Every file and folder in the Sensitive Content view has a Risk and Confidence value. The risk score is a quantified risk of the sensitive content within the file, assuming all the discovered matches are correct. Confidence represents the likelihood that the file or folder contains the sensitive matches that give it a certain risk score.
Confidence can be high, medium, low, or undetermined. Undetermined confidence values will reduce over time as Egnyte analyzes and quantifies the confidence of sensitive historical data. High confidence results will tend to contain fewer false positives for matches.
How Confidence is calculated
Confidence is based on several factors such as:
- The proximity of the sensitive term to surrounding qualifying terms.
- The type of term found.
- Probability scores for any patterns found using machine learning-based approaches.

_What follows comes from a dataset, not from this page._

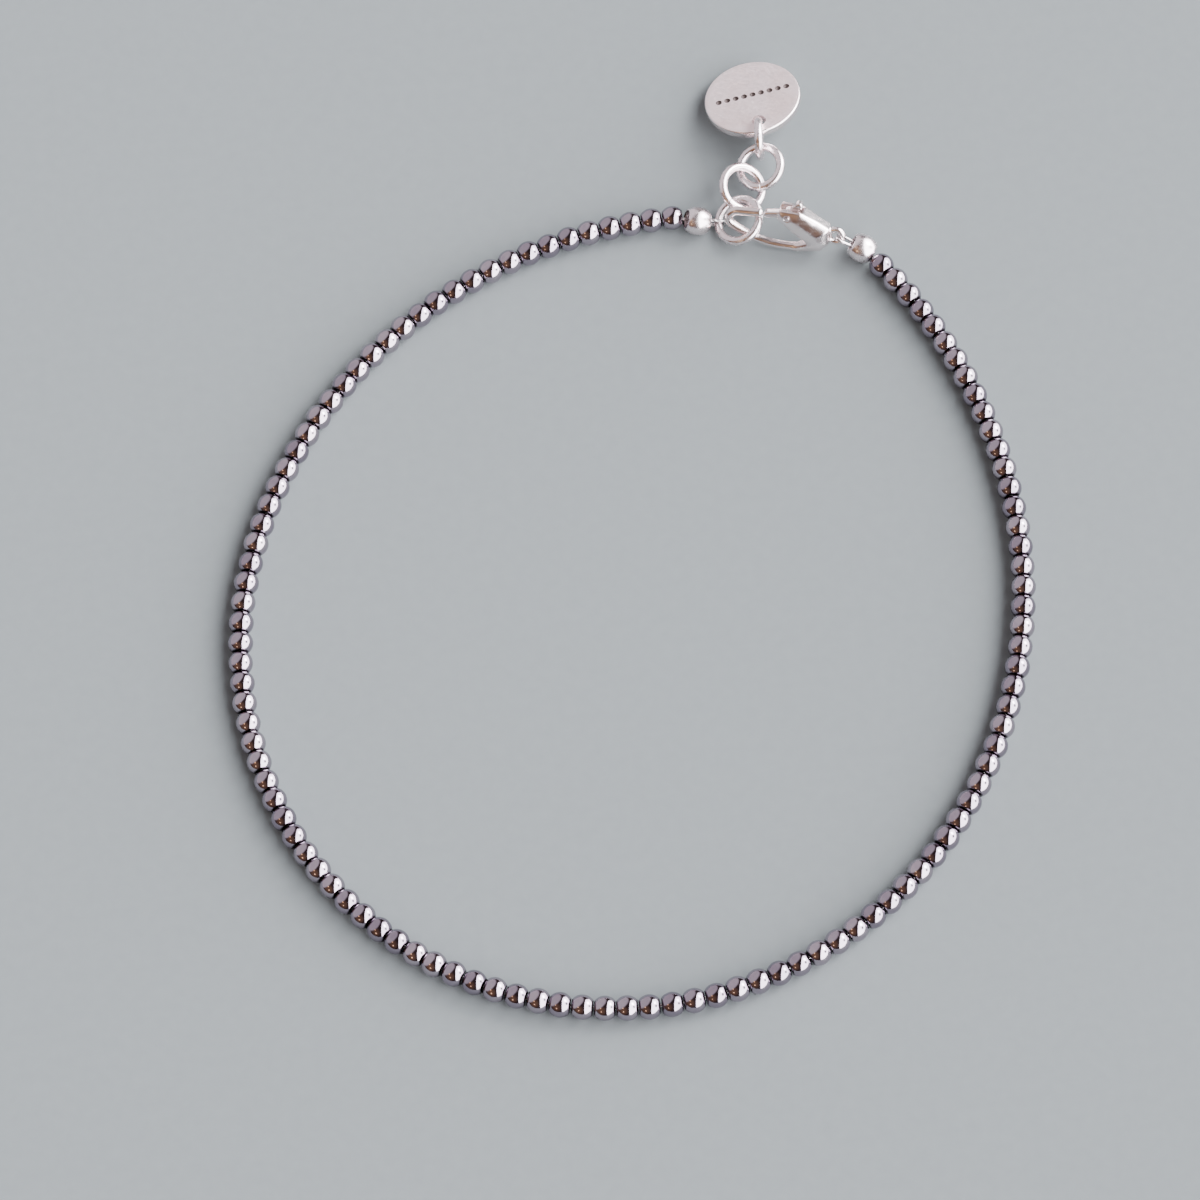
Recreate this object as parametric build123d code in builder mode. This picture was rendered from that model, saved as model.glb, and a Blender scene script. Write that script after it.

- How specifically defined the underlying pattern is (for example, social security numbers and credit card numbers follow a specific format that can increase the confidence score associated with those types of patterns).
How to use Confidence
A confidence filter can be applied when reviewing items in the Sensitive Content view to find the locations and files most likely to contain sensitive content. Confidence can be used as a filter in the main Sensitive Content View and when reviewing details for a specific Sensitive Content location.
Use Confidence as a filter in the Sensitive Content View to find folders most likely to contain sensitive content.
Use confidence as a filter in the location details view to find files most likely to contain sensitive content.